World trade will thrive in 2004, he said, with growth reaching almost 7% amidst optimism for next year. But he pointed to a paradox: the near paralysis of multilateral negotiations within the World Trade Organization, after the failure of Cancún toward the end of 2003. "The natural tendency would be toward facilitating trade, but this is not happening," he notes, suggesting this reflects political factors.

The latest round of international trade negotiations finally got off the ground in Geneva in late July, approving what Rubens Ricupero called an agreement "built on creative ambiguities," whose importance lies in having avoided the death of the Doha Round, but whose content is "minimalist". In any case, he was optimistic about the feasibility of advancing slowly and achieving moderate positive effects in the not-too-distant future, perhaps 2006.

The world outlook changed in 2001 and today a war economy approach has prevailed, which focuses on security from terrorism, and is affecting the globalization process. "We live in a period of permanent mobilization, in which conflict leads not to peace but to another conflict, amidst the movement of enormous resources," he said. He added that in the previous phase of globalization, borders were becoming increasingly irrelevant, but "if this obsessive concern for security continues for long, the obstacles will multiply," generating instability in the oil market and affecting investors.

In terms of Latin America, given the large disparities that persist with regard to income distribution, Prebisch' analysis of regional conditions continues to hold, said Rubens Ricupero. Quoting ECLAC studies, he noted that in 2003 there were 20 million more Latin Americans living in poverty than in 1997, while unemployment had reached 10.7%, and poverty affected 44% of the population.

However, he expressed confidence that the positive growth prospects for 2004 will improve these harsh conditions somewhat, and recognized that some countries are "hope-inspiring exceptions, which have significantly reduced poverty and grown thanks to solid macroeconomic policies, among them, Chile."
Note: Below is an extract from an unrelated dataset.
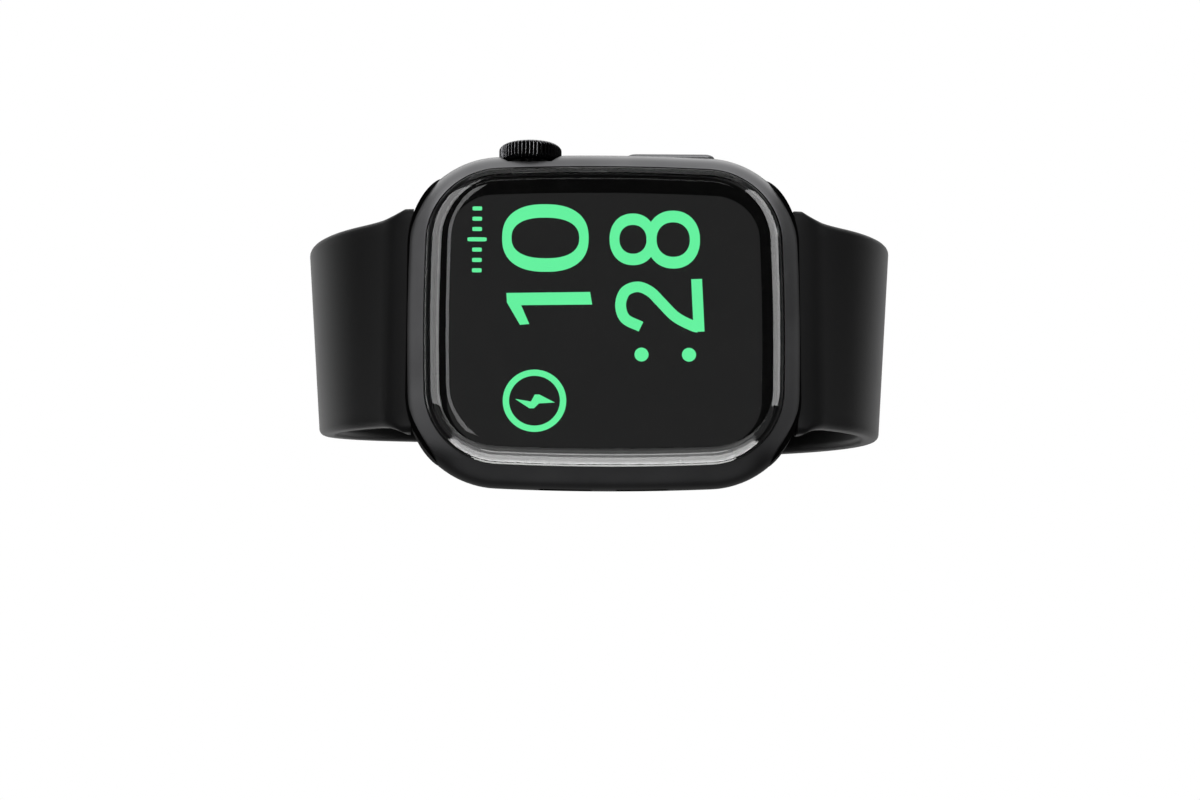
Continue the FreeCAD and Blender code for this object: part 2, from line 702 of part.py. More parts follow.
def release_button(side):
    """Oval release button on the back of the case."""
    button = pill_y(RELEASE_LENGTH, RELEASE_WIDTH, side * RELEASE_X, RELEASE_INNER, RELEASE_FACE)
    rim = [e for e in button.Edges if abs(e.BoundBox.YMin - deep(RELEASE_FACE)) < 1e-4]
    return button.makeFillet(0.25, rim)


def latch_bar(side, gap, front):
    """Bar in the rail's side that faces the release button, grown by a gap all round."""
    return pill_y(LATCH_LENGTH + 2 * gap, LATCH_WIDTH + 2 * gap, side * RELEASE_X, front, THICKNESS)


def lug_rail(side):
    """Round rail that slides in the channel of the case, its ends shaped to the case's outline."""
    rail = post(RAIL_RADIUS, side * CHANNEL_X, AXIS_DEPTH, 0, CASE_HEIGHT)
    rail = rail.common(slab(CASE_LENGTH - 0.1, CASE_HEIGHT - 0.1, CASE_CORNER - 0.05, 0, THICKNESS))
    return rail.cut(latch_bar(side, LATCH_GAP, LATCH_FLOOR))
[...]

José Luis Machinea, ECLAC Executive Secretary presented the UNCTAD Secretary-General, noting that in September he will leave this post, having "generated a new dynamic, which gave enormous thrust and vitality" to the organization. He also listed three elements of Raúl Prebisch' thinking that remain timely: his critical approach to conventional interpretations, his ability to generate foundational ideas, and the fight for new utopias.

Rubens Ricupero became the fifth Secretary-General of this United Nations body in September 1995, after a lengthy career as a diplomat and minister in the Brazilian government.

The Raúl Prebisch Lecture Series was created in 2001, to celebrate the one hundredth anniversary of the birth of the Argentine economist who was ECLAC Executive Secretary (1950 to 1963) and contributed to the founding of the United Nations' Conference on Trade and Development (UNCTAD), as well as serving as its first Secretary-General (1964 to 1969).